⟨
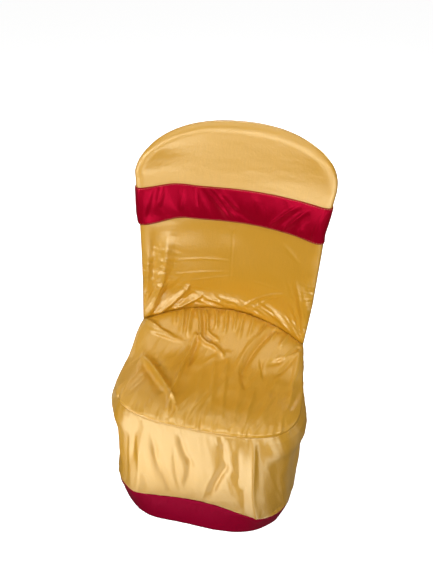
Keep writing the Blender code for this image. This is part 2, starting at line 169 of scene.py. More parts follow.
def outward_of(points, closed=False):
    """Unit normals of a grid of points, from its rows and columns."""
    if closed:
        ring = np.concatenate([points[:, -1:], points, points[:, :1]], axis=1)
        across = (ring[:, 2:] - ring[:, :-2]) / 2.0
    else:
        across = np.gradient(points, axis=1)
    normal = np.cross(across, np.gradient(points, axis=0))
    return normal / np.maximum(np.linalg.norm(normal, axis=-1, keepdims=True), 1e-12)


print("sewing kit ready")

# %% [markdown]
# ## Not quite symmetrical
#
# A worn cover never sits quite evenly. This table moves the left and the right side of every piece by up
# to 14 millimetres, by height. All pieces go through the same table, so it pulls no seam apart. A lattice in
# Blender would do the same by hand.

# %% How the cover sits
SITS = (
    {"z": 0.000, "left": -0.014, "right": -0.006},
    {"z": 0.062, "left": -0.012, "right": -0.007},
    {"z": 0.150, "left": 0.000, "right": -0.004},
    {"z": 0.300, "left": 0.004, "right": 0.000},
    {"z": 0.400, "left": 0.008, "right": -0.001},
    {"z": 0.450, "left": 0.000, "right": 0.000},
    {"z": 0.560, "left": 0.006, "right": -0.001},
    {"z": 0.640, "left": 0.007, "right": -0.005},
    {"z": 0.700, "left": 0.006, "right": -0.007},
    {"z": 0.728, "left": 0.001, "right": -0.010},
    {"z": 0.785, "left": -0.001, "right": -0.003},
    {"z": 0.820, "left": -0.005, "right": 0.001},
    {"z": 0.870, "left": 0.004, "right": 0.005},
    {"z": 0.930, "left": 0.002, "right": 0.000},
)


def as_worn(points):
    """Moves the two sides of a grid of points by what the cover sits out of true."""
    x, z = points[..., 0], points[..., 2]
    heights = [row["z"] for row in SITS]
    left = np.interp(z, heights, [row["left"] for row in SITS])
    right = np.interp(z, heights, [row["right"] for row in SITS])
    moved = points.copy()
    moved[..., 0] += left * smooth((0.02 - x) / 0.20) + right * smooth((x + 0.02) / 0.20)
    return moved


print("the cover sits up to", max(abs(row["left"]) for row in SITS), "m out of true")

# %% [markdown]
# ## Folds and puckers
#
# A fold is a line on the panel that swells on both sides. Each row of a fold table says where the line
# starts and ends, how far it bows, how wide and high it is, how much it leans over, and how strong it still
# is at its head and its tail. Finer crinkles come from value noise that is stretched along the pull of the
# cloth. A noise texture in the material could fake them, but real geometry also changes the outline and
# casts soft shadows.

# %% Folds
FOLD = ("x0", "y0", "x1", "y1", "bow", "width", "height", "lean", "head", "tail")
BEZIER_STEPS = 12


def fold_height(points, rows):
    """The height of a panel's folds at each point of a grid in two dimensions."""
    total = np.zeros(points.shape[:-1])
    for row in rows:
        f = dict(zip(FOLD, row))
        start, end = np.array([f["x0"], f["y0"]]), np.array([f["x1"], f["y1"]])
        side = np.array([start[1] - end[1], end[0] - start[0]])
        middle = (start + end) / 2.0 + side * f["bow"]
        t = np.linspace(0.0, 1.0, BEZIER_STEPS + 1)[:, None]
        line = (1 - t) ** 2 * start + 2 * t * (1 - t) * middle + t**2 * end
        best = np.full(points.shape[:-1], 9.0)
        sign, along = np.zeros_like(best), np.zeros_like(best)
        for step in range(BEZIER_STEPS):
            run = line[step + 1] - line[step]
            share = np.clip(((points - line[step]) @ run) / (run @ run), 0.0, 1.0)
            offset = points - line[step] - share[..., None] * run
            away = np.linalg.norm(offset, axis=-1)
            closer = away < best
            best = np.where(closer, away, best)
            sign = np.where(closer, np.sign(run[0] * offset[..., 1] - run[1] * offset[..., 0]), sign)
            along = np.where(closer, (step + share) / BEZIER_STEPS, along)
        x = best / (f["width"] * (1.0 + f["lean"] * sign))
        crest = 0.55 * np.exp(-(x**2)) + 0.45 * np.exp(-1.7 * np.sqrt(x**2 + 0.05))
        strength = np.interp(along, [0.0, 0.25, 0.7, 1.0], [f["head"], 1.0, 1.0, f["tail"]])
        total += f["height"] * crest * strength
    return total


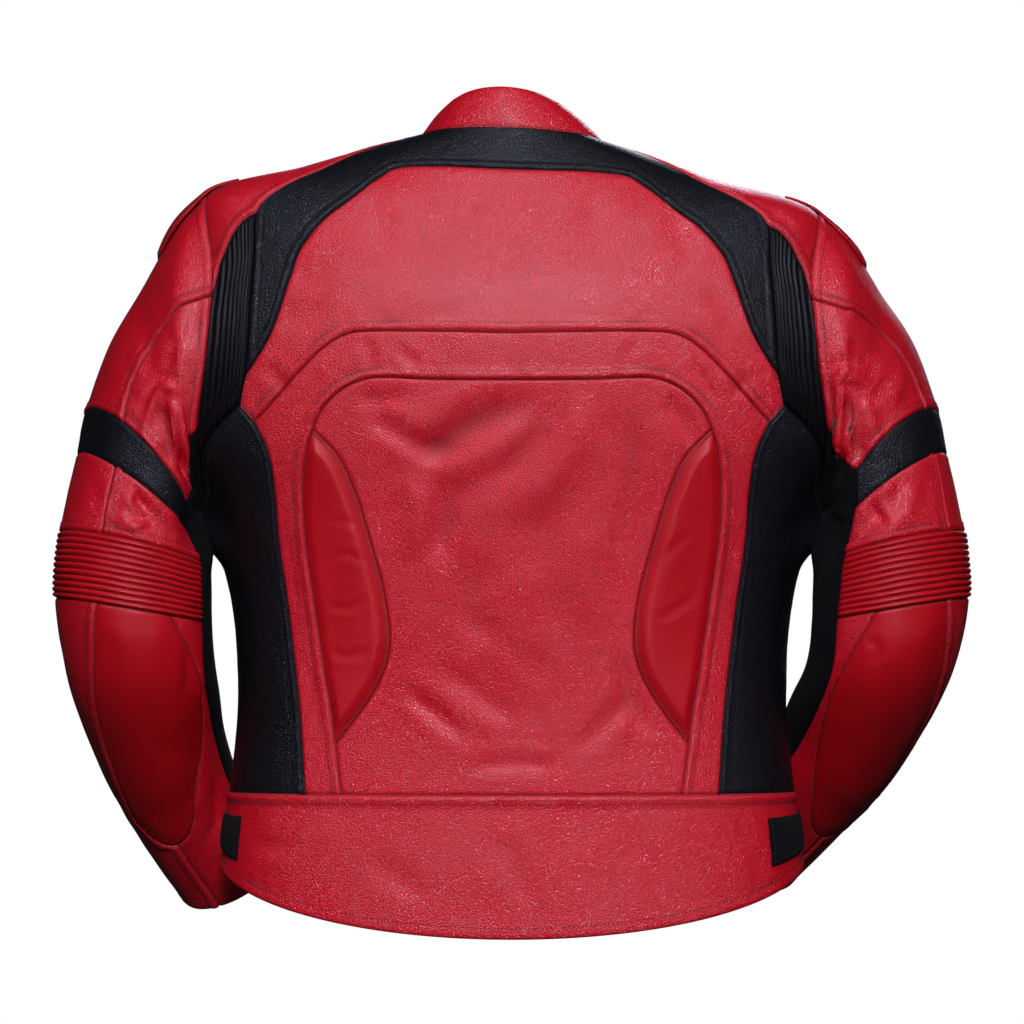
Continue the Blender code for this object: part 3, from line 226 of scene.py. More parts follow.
⟩
| PROMPT |
Identify the lines in the entries that hold "Blender" and return each one.

| TASK OUTPUT |
Keep writing the Blender code for this image. This is part 2, starting at line 169 of scene.py. More parts follow.
# Blender would do the same by hand.
Continue the Blender code for this object: part 3, from line 226 of scene.py. More parts follow.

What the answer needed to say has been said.